— Start —

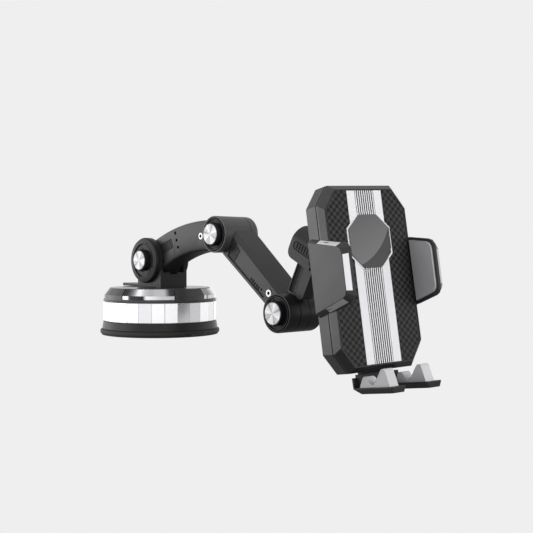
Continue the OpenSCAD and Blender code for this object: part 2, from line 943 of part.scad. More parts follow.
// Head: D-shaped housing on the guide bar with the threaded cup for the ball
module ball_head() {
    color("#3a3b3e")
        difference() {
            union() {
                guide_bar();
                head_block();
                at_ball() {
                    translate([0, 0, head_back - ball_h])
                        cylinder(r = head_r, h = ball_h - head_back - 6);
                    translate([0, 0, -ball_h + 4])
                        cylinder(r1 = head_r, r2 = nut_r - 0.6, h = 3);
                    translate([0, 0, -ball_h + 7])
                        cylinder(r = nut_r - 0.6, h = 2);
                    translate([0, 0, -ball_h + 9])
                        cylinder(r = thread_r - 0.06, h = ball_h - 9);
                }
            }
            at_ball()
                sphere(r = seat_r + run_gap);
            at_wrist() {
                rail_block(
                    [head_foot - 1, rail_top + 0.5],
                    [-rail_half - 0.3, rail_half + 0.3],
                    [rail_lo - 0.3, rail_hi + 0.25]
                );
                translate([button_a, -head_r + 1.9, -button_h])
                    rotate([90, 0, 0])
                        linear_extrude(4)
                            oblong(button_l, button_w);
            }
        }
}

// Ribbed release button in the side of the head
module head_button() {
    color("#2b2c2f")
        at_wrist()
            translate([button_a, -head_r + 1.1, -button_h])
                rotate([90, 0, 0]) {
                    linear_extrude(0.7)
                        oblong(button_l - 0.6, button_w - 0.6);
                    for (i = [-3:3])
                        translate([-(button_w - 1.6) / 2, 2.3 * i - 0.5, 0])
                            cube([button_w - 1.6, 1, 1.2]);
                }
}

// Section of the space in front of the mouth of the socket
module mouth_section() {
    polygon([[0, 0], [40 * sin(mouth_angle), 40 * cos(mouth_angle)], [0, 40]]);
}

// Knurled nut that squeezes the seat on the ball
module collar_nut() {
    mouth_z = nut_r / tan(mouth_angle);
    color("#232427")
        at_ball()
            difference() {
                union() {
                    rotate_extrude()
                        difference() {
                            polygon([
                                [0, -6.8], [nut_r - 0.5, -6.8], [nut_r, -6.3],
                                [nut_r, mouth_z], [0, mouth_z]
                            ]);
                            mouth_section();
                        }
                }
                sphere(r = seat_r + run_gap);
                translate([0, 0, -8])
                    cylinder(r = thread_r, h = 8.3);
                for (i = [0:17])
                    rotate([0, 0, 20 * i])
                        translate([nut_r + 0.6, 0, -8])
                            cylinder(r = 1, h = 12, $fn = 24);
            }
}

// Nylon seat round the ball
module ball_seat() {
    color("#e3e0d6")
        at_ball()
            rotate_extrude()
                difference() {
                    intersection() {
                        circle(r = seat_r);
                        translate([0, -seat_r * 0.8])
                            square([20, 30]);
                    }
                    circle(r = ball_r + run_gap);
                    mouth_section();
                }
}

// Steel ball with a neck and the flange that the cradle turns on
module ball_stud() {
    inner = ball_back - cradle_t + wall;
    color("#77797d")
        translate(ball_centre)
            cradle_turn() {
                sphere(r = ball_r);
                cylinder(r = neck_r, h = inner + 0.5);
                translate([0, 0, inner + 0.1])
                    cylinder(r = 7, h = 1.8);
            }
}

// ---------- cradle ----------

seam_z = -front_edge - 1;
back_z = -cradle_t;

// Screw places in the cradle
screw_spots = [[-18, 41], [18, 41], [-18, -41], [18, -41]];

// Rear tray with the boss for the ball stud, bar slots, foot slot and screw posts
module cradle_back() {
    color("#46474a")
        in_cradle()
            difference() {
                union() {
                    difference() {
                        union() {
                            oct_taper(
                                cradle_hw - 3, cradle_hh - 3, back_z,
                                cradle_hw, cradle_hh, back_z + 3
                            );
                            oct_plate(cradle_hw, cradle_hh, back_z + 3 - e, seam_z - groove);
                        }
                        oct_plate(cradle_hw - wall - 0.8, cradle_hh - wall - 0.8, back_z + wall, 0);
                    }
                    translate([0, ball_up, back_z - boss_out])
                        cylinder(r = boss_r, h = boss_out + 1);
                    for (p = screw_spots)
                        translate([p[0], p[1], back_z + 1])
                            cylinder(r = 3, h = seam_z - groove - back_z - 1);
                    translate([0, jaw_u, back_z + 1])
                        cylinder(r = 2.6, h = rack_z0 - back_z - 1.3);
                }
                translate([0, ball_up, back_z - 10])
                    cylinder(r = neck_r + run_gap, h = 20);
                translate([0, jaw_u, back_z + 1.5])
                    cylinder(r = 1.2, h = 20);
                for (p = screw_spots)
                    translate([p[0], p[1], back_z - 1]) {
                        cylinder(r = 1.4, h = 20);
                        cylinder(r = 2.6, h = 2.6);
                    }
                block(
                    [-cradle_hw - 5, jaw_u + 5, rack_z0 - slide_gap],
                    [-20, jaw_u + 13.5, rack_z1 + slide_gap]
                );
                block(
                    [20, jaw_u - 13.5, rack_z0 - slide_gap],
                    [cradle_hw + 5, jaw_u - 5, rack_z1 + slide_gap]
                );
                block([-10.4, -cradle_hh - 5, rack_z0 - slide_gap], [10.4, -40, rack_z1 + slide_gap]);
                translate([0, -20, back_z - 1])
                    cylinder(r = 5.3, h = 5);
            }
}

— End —

== SET PROBLEM ==
Copy out the whole listing exactly as written.

== RESULT OF THIS TASK ==
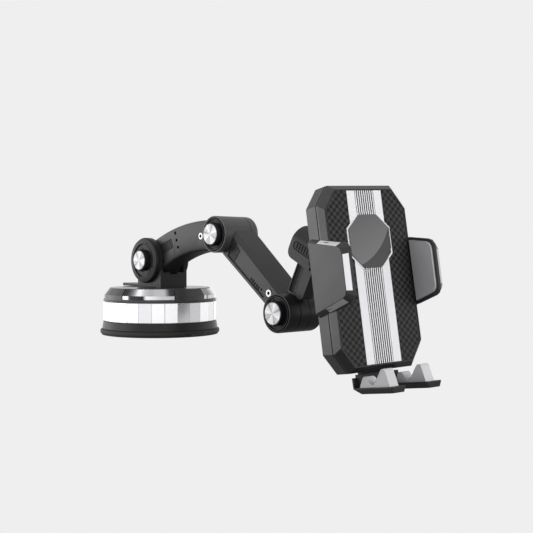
Continue the OpenSCAD and Blender code for this object: part 2, from line 943 of part.scad. More parts follow.
// Head: D-shaped housing on the guide bar with the threaded cup for the ball
module ball_head() {
    color("#3a3b3e")
        difference() {
            union() {
                guide_bar();
                head_block();
                at_ball() {
                    translate([0, 0, head_back - ball_h])
                        cylinder(r = head_r, h = ball_h - head_back - 6);
                    translate([0, 0, -ball_h + 4])
                        cylinder(r1 = head_r, r2 = nut_r - 0.6, h = 3);
                    translate([0, 0, -ball_h + 7])
                        cylinder(r = nut_r - 0.6, h = 2);
                    translate([0, 0, -ball_h + 9])
                        cylinder(r = thread_r - 0.06, h = ball_h - 9);
                }
            }
            at_ball()
                sphere(r = seat_r + run_gap);
            at_wrist() {
                rail_block(
                    [head_foot - 1, rail_top + 0.5],
                    [-rail_half - 0.3, rail_half + 0.3],
                    [rail_lo - 0.3, rail_hi + 0.25]
                );
                translate([button_a, -head_r + 1.9, -button_h])
                    rotate([90, 0, 0])
                        linear_extrude(4)
                            oblong(button_l, button_w);
            }
        }
}

// Ribbed release button in the side of the head
module head_button() {
    color("#2b2c2f")
        at_wrist()
            translate([button_a, -head_r + 1.1, -button_h])
                rotate([90, 0, 0]) {
                    linear_extrude(0.7)
                        oblong(button_l - 0.6, button_w - 0.6);
                    for (i = [-3:3])
                        translate([-(button_w - 1.6) / 2, 2.3 * i - 0.5, 0])
                            cube([button_w - 1.6, 1, 1.2]);
                }
}

// Section of the space in front of the mouth of the socket
module mouth_section() {
    polygon([[0, 0], [40 * sin(mouth_angle), 40 * cos(mouth_angle)], [0, 40]]);
}

// Knurled nut that squeezes the seat on the ball
module collar_nut() {
    mouth_z = nut_r / tan(mouth_angle);
    color("#232427")
        at_ball()
            difference() {
                union() {
                    rotate_extrude()
                        difference() {
                            polygon([
                                [0, -6.8], [nut_r - 0.5, -6.8], [nut_r, -6.3],
                                [nut_r, mouth_z], [0, mouth_z]
                            ]);
                            mouth_section();
                        }
                }
                sphere(r = seat_r + run_gap);
                translate([0, 0, -8])
                    cylinder(r = thread_r, h = 8.3);
                for (i = [0:17])
                    rotate([0, 0, 20 * i])
                        translate([nut_r + 0.6, 0, -8])
                            cylinder(r = 1, h = 12, $fn = 24);
            }
}

// Nylon seat round the ball
module ball_seat() {
    color("#e3e0d6")
        at_ball()
            rotate_extrude()
                difference() {
                    intersection() {
                        circle(r = seat_r);
                        translate([0, -seat_r * 0.8])
                            square([20, 30]);
                    }
                    circle(r = ball_r + run_gap);
                    mouth_section();
                }
}

// Steel ball with a neck and the flange that the cradle turns on
module ball_stud() {
    inner = ball_back - cradle_t + wall;
    color("#77797d")
        translate(ball_centre)
            cradle_turn() {
                sphere(r = ball_r);
                cylinder(r = neck_r, h = inner + 0.5);
                translate([0, 0, inner + 0.1])
                    cylinder(r = 7, h = 1.8);
            }
}

// ---------- cradle ----------

seam_z = -front_edge - 1;
back_z = -cradle_t;

// Screw places in the cradle
screw_spots = [[-18, 41], [18, 41], [-18, -41], [18, -41]];

// Rear tray with the boss for the ball stud, bar slots, foot slot and screw posts
module cradle_back() {
    color("#46474a")
        in_cradle()
            difference() {
                union() {
                    difference() {
                        union() {
                            oct_taper(
                                cradle_hw - 3, cradle_hh - 3, back_z,
                                cradle_hw, cradle_hh, back_z + 3
                            );
                            oct_plate(cradle_hw, cradle_hh, back_z + 3 - e, seam_z - groove);
                        }
                        oct_plate(cradle_hw - wall - 0.8, cradle_hh - wall - 0.8, back_z + wall, 0);
                    }
                    translate([0, ball_up, back_z - boss_out])
                        cylinder(r = boss_r, h = boss_out + 1);
                    for (p = screw_spots)
                        translate([p[0], p[1], back_z + 1])
                            cylinder(r = 3, h = seam_z - groove - back_z - 1);
                    translate([0, jaw_u, back_z + 1])
                        cylinder(r = 2.6, h = rack_z0 - back_z - 1.3);
                }
                translate([0, ball_up, back_z - 10])
                    cylinder(r = neck_r + run_gap, h = 20);
                translate([0, jaw_u, back_z + 1.5])
                    cylinder(r = 1.2, h = 20);
                for (p = screw_spots)
                    translate([p[0], p[1], back_z - 1]) {
                        cylinder(r = 1.4, h = 20);
                        cylinder(r = 2.6, h = 2.6);
                    }
                block(
                    [-cradle_hw - 5, jaw_u + 5, rack_z0 - slide_gap],
                    [-20, jaw_u + 13.5, rack_z1 + slide_gap]
                );
                block(
                    [20, jaw_u - 13.5, rack_z0 - slide_gap],
                    [cradle_hw + 5, jaw_u - 5, rack_z1 + slide_gap]
                );
                block([-10.4, -cradle_hh - 5, rack_z0 - slide_gap], [10.4, -40, rack_z1 + slide_gap]);
                translate([0, -20, back_z - 1])
                    cylinder(r = 5.3, h = 5);
            }
}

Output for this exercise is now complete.